══ Task data
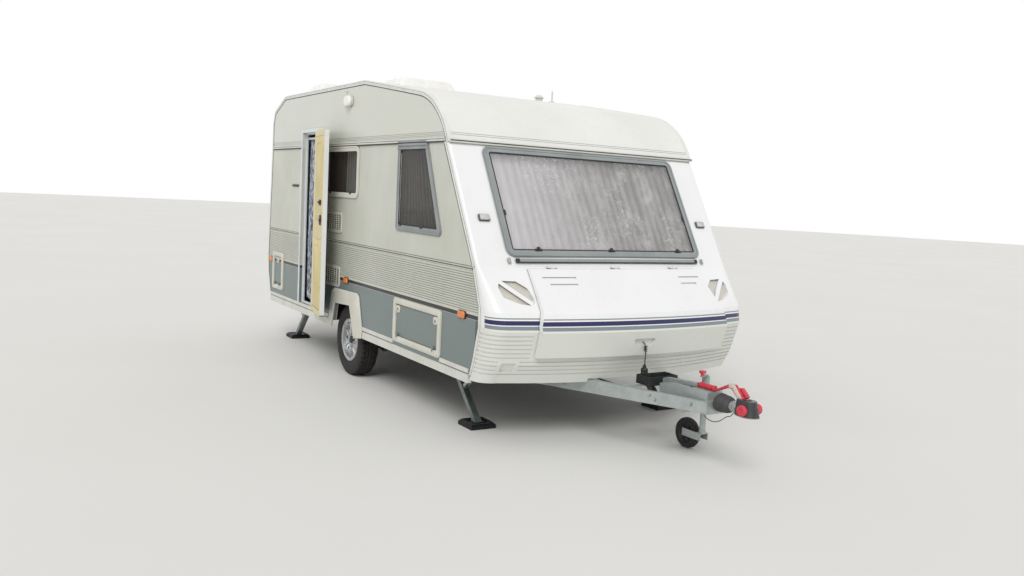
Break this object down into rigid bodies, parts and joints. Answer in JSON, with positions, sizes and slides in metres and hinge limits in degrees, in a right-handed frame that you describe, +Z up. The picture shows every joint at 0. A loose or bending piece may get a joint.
════
══ Task data
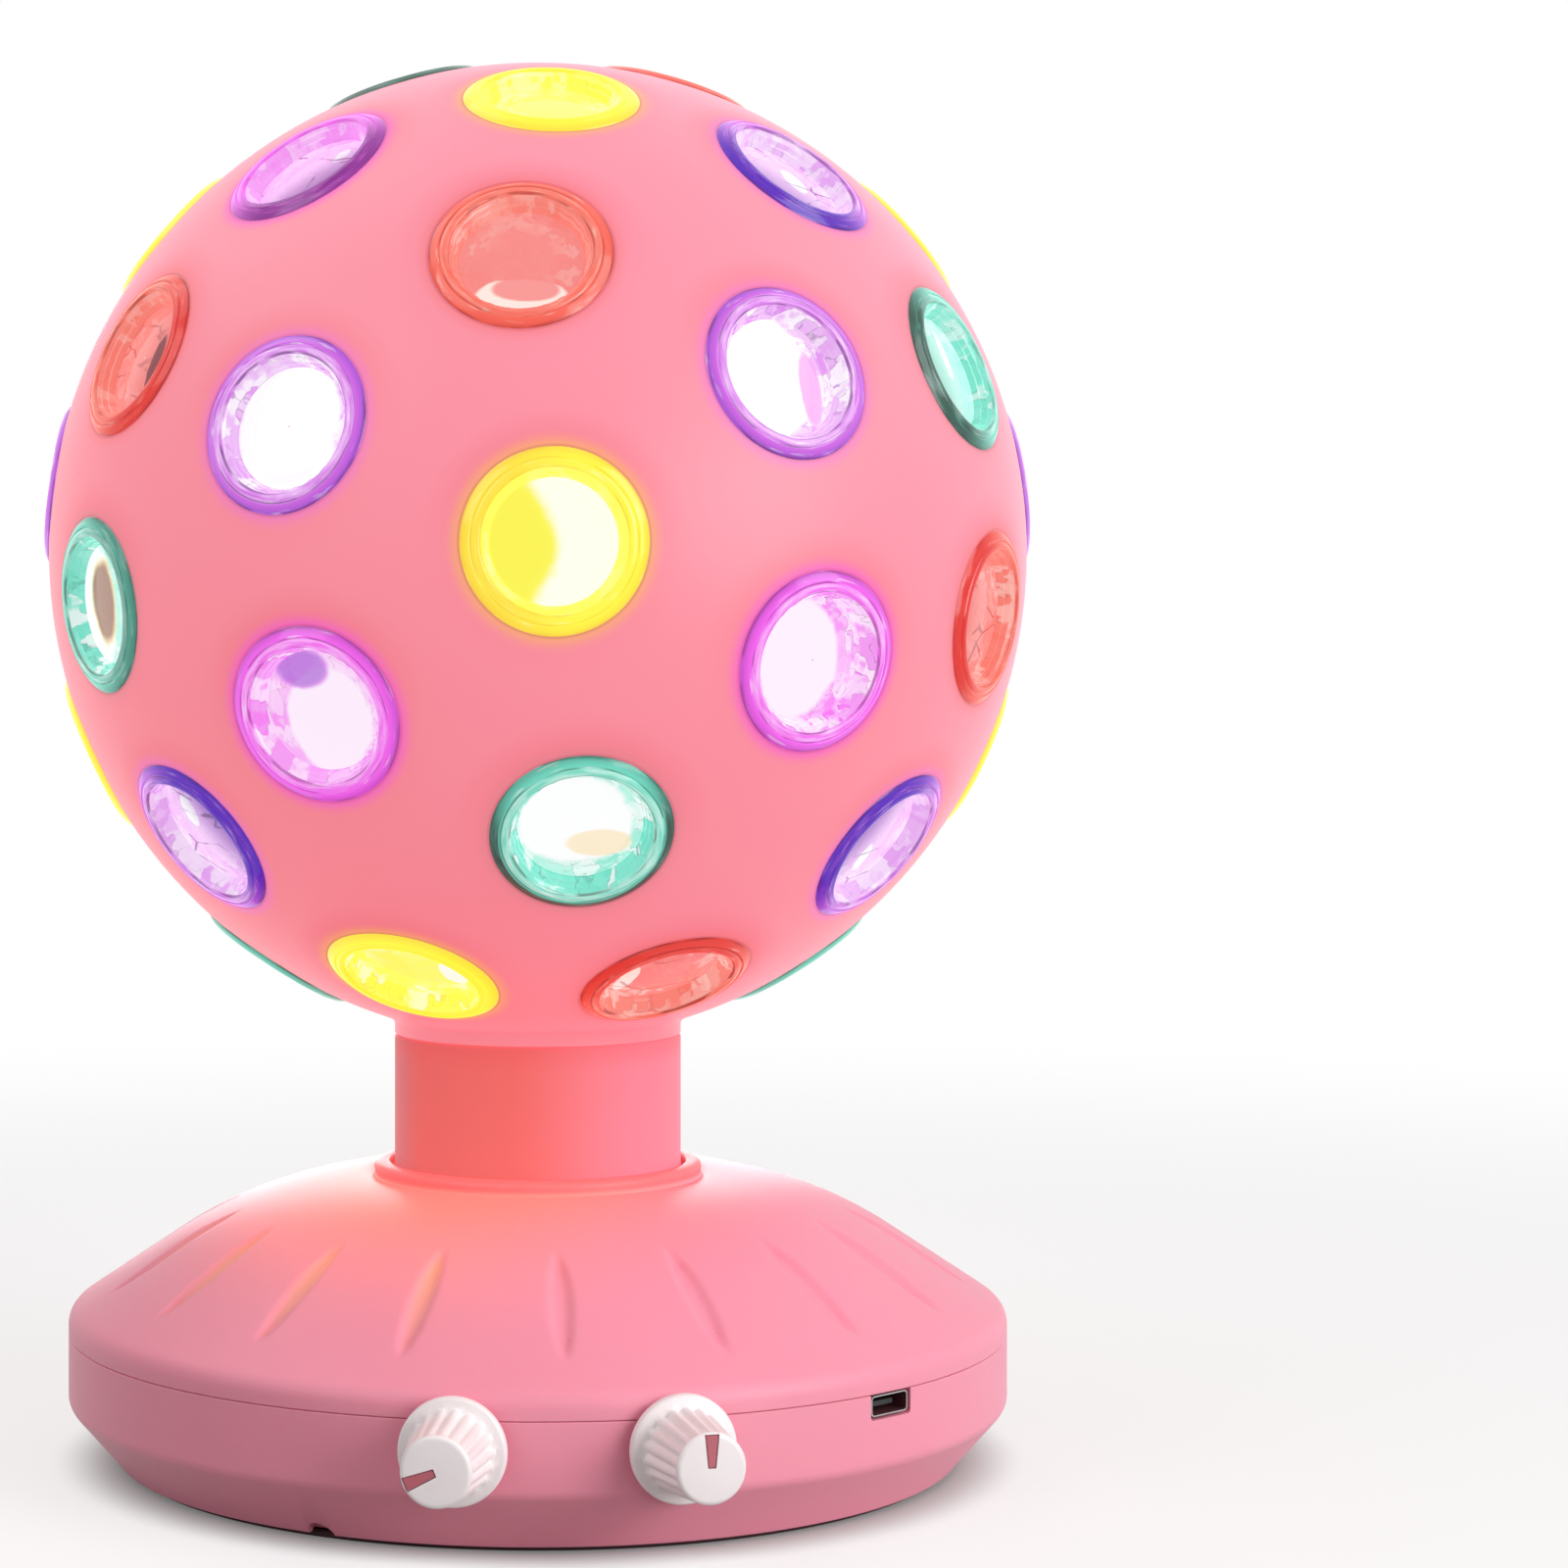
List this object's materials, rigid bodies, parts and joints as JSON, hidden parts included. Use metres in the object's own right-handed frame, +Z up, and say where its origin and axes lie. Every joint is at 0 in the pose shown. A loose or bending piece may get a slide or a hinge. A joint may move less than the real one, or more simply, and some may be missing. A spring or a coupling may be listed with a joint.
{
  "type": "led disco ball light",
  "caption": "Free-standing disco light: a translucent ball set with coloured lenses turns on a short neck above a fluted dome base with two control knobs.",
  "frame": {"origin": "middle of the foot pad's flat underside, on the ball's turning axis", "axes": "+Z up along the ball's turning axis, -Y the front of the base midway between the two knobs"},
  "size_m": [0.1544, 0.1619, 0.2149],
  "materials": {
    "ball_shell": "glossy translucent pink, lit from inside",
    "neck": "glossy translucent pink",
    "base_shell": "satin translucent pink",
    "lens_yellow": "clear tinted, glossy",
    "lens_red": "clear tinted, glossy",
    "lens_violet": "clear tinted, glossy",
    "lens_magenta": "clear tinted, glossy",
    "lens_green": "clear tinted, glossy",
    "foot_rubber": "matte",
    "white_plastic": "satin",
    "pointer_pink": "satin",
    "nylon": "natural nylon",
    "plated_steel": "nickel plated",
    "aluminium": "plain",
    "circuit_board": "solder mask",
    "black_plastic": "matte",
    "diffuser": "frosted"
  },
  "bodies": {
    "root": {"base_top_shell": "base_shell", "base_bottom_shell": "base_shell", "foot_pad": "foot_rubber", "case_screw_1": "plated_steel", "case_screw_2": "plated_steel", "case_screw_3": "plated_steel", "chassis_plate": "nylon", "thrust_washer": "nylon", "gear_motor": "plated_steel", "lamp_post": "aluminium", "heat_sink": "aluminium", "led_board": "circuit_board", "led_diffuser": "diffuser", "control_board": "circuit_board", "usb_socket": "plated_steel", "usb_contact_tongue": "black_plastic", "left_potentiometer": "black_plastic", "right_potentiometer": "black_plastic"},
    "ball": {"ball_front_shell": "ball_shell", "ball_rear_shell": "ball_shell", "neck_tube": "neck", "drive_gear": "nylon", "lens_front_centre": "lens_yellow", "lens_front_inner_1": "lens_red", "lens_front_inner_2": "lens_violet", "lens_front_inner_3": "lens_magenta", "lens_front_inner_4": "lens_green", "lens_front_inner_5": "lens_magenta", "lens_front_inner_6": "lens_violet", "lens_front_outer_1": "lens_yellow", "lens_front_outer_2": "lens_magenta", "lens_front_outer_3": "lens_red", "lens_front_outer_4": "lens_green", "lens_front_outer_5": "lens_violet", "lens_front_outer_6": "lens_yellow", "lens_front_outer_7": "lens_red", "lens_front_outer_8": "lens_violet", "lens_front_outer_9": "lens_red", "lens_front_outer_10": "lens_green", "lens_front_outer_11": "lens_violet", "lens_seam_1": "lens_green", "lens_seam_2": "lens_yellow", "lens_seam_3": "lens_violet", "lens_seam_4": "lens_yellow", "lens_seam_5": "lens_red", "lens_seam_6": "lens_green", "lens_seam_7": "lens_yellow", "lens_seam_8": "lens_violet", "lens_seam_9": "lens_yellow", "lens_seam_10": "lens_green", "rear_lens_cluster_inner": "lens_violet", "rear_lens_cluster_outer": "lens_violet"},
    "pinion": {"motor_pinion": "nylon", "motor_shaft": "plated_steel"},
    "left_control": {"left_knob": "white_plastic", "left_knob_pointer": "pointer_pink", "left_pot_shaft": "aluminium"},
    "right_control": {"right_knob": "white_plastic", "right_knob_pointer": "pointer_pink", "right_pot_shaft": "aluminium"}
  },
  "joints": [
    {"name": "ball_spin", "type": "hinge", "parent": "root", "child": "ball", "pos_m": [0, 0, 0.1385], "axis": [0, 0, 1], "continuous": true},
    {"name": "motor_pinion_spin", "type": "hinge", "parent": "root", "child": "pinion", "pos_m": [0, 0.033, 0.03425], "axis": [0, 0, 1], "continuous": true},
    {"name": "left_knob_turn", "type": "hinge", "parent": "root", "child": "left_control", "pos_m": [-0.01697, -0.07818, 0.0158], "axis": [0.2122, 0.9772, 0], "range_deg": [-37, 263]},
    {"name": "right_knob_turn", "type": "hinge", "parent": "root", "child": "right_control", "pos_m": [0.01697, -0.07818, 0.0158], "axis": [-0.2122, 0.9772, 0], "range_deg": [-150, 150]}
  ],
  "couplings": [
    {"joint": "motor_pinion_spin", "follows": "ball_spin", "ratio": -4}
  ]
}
════
Return all lines containing the word "frame".

» **Complete output**
Break this object down into rigid bodies, parts and joints. Answer in JSON, with positions, sizes and slides in metres and hinge limits in degrees, in a right-handed frame that you describe, +Z up. The picture shows every joint at 0. A loose or bending piece may get a joint.
List this object's materials, rigid bodies, parts and joints as JSON, hidden parts included. Use metres in the object's own right-handed frame, +Z up, and say where its origin and axes lie. Every joint is at 0 in the pose shown. A loose or bending piece may get a slide or a hinge. A joint may move less than the real one, or more simply, and some may be missing. A spring or a coupling may be listed with a joint.
  "frame": {"origin": "middle of the foot pad's flat underside, on the ball's turning axis", "axes": "+Z up along the ball's turning axis, -Y the front of the base midway between the two knobs"},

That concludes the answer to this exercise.